There's a good deal of ongoing research around exactly how our color vision works, but two theories help explain some of what we know. One model, called the Young-Hemholtz trichromatic theory, suggests that the retina houses three specific color receptor cones that register red, green, and blue, and when stimulated together, their combined power allows the eye to register any color. Unless, of course, you're colorblind. About 1 in 50 people have some level of color vision deficiency. They're mostly dudes, because the genetic defect is sex-linked. If you can't see the Crash Course logo pop out at you in this figure, it's likely that your red or green cones are missing or malfunctioning, which means that you have dichromatic instead of trichromatic vision, and can't distinguish between shades of red and green.
The other model for color vision, known as the opponent process theory, suggests that we see color through processes that actually work against each other. So some receptor cells might be stimulated by red, but inhibited by green, while others do the opposite, and those combinations allow us to register colors. But back to your eyeballs. When stimulated, the rods and cones trigger chemical changes that spark neural signals, which in turn activate the cells behind them, called bipolar cells, whose job it is to turn on the neighboring ganglion cells. The long axon tails of these ganglions braid together to form the ropey optic nerve, which is what carries the neural impulses from the eyeball to the brain. That visual information then slips through a chain of progressively complex levels as it travels from optic nerve to the thalamus and onto the brain's visual cortex.

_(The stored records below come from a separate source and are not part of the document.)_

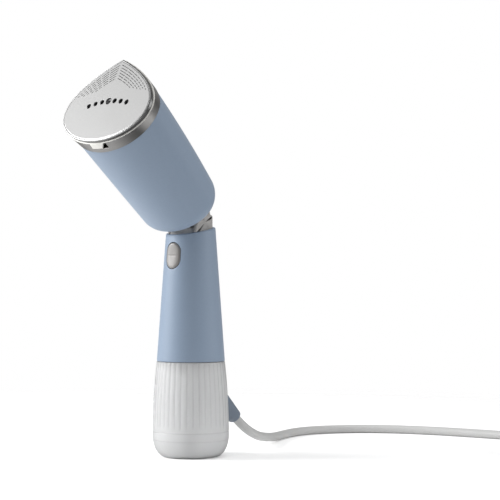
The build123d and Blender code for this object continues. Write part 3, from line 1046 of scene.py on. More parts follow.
    def plug(self) -> Piece:
        """Makes the plug: a turned body with grip grooves and a ribbed boot, along -Y.

        Returns:
            The piece.
        """
        low, high = span("plug_body")
        x, z, start = (low[0] + high[0]) / 2, (low[2] + high[2]) / 2, high[1]
        count, grip_at, grip_long = 72, 47.0, 7.0
        ribs = np.linspace(0, 1, 45)
        boot_r = 4.5 + 3.2 * ribs + 0.55 * np.cos(ribs * 10 * math.pi) ** 2
        boot = np.stack([boot_r, 1 + 24 * ribs], -1)
        body = np.array([(8.4, 26.0), (10.6, 26.4), (12.2, 28.0), (15.6, 36.0), (17.5, 40.0), (18.3, 43.5)])
        front = np.array([(18.4, 58.0), (18.1, 59.6), (17.2, 60.6), (16.0, 61.0), (12.0, 61.0), (0.0, 61.0)])
        sides = np.stack([np.full(12, 18.45), np.linspace(44.0, 57.5, 12)], -1)
        profile = np.concatenate([[(0.0, 0.0), (4.4, 0.0), (4.9, 0.4)], boot, body, sides, front])
        shape = turned(profile, count)
        angle = around(count)[None, :]
        grip = np.exp(-(((profile[:, 1:] - grip_at) / grip_long) ** 2)) * (profile[:, :1] > 14)
        shrink = 1 - 0.10 * grip * np.abs(np.cos(angle)) ** 6 * (0.85 + 0.15 * np.cos(profile[:, 1:] * 2.6))
        across, up = shape[..., 0] * shrink, shape[..., 1] * shrink
        points = np.stack([x + across, start - shape[..., 2], z + up], -1)
        piece = make_piece("mains_plug", [grid(points)], [finish(Finish.PLUG)])
        return stand_for(piece, "handle", "plug_grey", "plug_body")

    def pins(self) -> Piece:
        """Makes the plug's two round pins, with sleeved roots and rounded tips.

        Returns:
            The piece.
        """
        low, high = span("plug_pins")
        radius = (high[2] - low[2]) / 2
        long = high[1] - low[1]
        core, sleeve_end = radius - 0.25, 9.6
        sleeve = [(0, -1.0), (radius, -1.0), (radius, sleeve_end - 0.2), (core, sleeve_end), (0, sleeve_end)]
        tip = [(0, 9.0), (core, 9.0), (core, long - 1.6), (radius - 0.7, long - 0.5), (radius - 1.5, long)]
        tip.append((0, long))
        patches = []
        for x in (low[0] + radius, high[0] - radius):
            for number, profile in enumerate((sleeve, tip)):
                shape = turned(np.array(profile), 32)
                across, up = x + shape[..., 0], low[2] + radius + shape[..., 1]
                points = np.stack([across, high[1] - shape[..., 2], up], -1)
                patches.append(grid(points, material=number))
        piece = make_piece("mains_pins", patches, [finish(Finish.BLACK), finish(Finish.BRIGHT)])
        return stand_for(piece, "handle", "pin_metal", "plug_pins")

    def build(self) -> None:
        cord, strap, plug, pins = self.cord(), self.tie(), self.plug(), self.pins()


# --- the studio ----------------------------------------------------------------------------------
@dataclass
class Studio:
    """The camera, the lights and the floor."""

    azimuth: float = 44.03
    distance: float = 1.238
    height: float = 0.1368
    picture: float = 500.0  # the picture's width, in the unit of the next three
    focal: float = 1547.5
    aside: float = 59.0  # the picture's middle is this far right of the handle's axis
    above: float = 34.5  # and this far above the camera's level
    sky: float = 0.245  # the strength of the even light from all sides
    glow: float = 0.25  # how much the floor adds to the light that the camera sees on it

    def camera(self) -> None:
        """Puts the camera at its distance, turned a little aside and up from the handle's axis."""
        a = math.radians(self.azimuth)
        back, right = np.array([math.sin(a), -math.cos(a), 0.0]), np.array([math.cos(a), math.sin(a), 0.0])
        looking = Vector(-self.focal * back + self.aside * right + np.array([0.0, 0.0, self.above]))
        data = bpy.data.cameras.new("camera")
        data.lens = data.sensor_width * looking.length / self.picture
        data.clip_start, data.clip_end = 0.05, 60.0
        seen = bpy.data.objects.new("camera", data)
        seen.location = Vector(back * self.distance) + Vector((0, 0, self.height))
        seen.rotation_mode = "QUATERNION"
        seen.rotation_quaternion = looking.to_track_quat("-Z", "Y")
        bpy.context.scene.collection.objects.link(seen)
        bpy.context.scene.camera = seen

    def light(self, name: str, azimuth: float, high: float, away: float, size: float, power: float) -> None:
        """Adds a square soft light that faces the steamer.

        Args:
            name: The light's name.
            azimuth: Where it stands, in degrees, as the camera's azimuth is given.
            high: Its angle above the floor, in degrees.
            away: Its distance.
            size: The length of its side.
            power: Its power in watts.
        """
        a, e = math.radians(azimuth), math.radians(high)
        towards = Vector((math.sin(a) * math.cos(e), -math.cos(a) * math.cos(e), math.sin(e)))
        data = bpy.data.lights.new(name, "AREA")
        data.size, data.energy = size, power
        lamp = bpy.data.objects.new(name, data)
        lamp.location = towards * away + Vector((0, 0, 0.15))
        lamp.rotation_mode = "QUATERNION"
        lamp.rotation_quaternion = towards.to_track_quat("Z", "Y")
        bpy.context.scene.collection.objects.link(lamp)

    def floor(self) -> None:
        """Lays a pale round floor, out to where it is lost in the light."""
        s = Surface("floor_paper")
        patch = s.effect(effects.handling, Scale=2.0).outputs["Mask"]
        s.set(Base_Color=s.blend(patch, rgba((0.93, 0.93, 0.93)), rgba((0.95, 0.95, 0.95))), Roughness=0.9)
        away = s.node("VectorMath", operation="LENGTH")
        s.join(s.place, away.inputs[0])
        s.set(Alpha=s.ramp(away.outputs["Value"], 0.35, 0.8, 1.0, 0.0), Emission_Color=rgba((1.0, 1.0, 1.0)))
        s.set(Emission_Strength=s.sums("MULTIPLY", s.node("LightPath").outputs["Is Camera Ray"], self.glow))
        disc = turned(np.array([(0.0, 0.0), (900.0, 0.0)]), 96)
        floor = make_piece("floor", [grid(disc)], [s.material])
        if floor.data.polygons[0].normal.z < 0:
            floor.data.flip_normals()

    def world(self) -> None:
        """Lights everything evenly, with a white background for the camera and through clear parts."""
        world = bpy.data.worlds.new("world")
        bpy.context.scene.world = world
        world.use_nodes = True
        w = Wiring(world.node_tree)
        sky, seen, mix = w.node("Background"), w.node("Background"), w.node("MixShader")
        for background, strength in ((sky, self.sky), (seen, 1.0)):
            w.put(background, "Color", (1.0, 1.0, 1.0, 1.0))
            w.put(background, "Strength", strength)
        rays = w.node("LightPath").outputs
        w.join(w.sums("MAXIMUM", rays["Is Camera Ray"], rays["Is Transmission Ray"]), mix.inputs[0])
        w.join(sky.outputs[0], mix.inputs[1])
        w.join(seen.outputs[0], mix.inputs[2])
        w.join(mix.outputs[0], w.node("OutputWorld").inputs["Surface"])

    def build(self) -> None:
        """Sets up the whole studio."""
        self.camera()
        self.floor()
        self.world()
        self.light("key", self.azimuth - 94, 20, 1.3, 0.7, 19.0)
        self.light("right", self.azimuth + 78, 15, 1.5, 0.9, 6.2)
        self.light("top", self.azimuth, 82, 1.6, 1.8, 16.0)
        bpy.context.scene.view_settings.view_transform = "Standard"


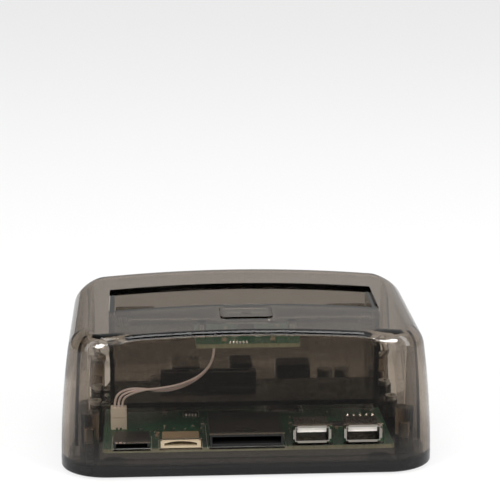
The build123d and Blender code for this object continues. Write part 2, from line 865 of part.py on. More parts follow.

The visual cortex sits at the back of the brain in the occipital lobe, where the right cortex processes input from the left eye and vice versa. This cortex has specialized nerve cells called feature detectors that respond to specific features like shapes, angles, and movements. In other words, different parts of your visual cortex are responsible for identifying different aspects of things. A person who can't recognize human faces may have no trouble picking out their set of keys from a pile on the counter. That's because the brain's object perception occurs in a different place from its face perception. In the case of Dr. Sachs, his condition affects the region of the brain called the fusiform gyrus, which activates in response to seeing faces. Sachs' face blindness is congenital,
but it may also be acquired through disease or injury to that same region of the brain. And some cells in a region may respond to just one type of stimulus, like posture or movement or facial expression, while other clusters of cells weave all that separate information together in an instant analysis of a situation. That clown is frowning and running at me with a tiny cream pie. I'm putting these factors together. Maybe I should get out of here. This ability to process and analyze many separate aspects of the situation at once is called parallel processing. In the case of visual processing, this means that the brain simultaneously works on making sense of form, depth, motion, and color. And this is where we enter the whole world of perception, which gets complicated quickly, and can even get downright philosophical.
So we'll be exploring that in depth next time, but for now, if you were paying attention, you learned the difference between sensation and perception, the different thresholds that limit our senses, and some of the neurology and biology and psychology. of human vision.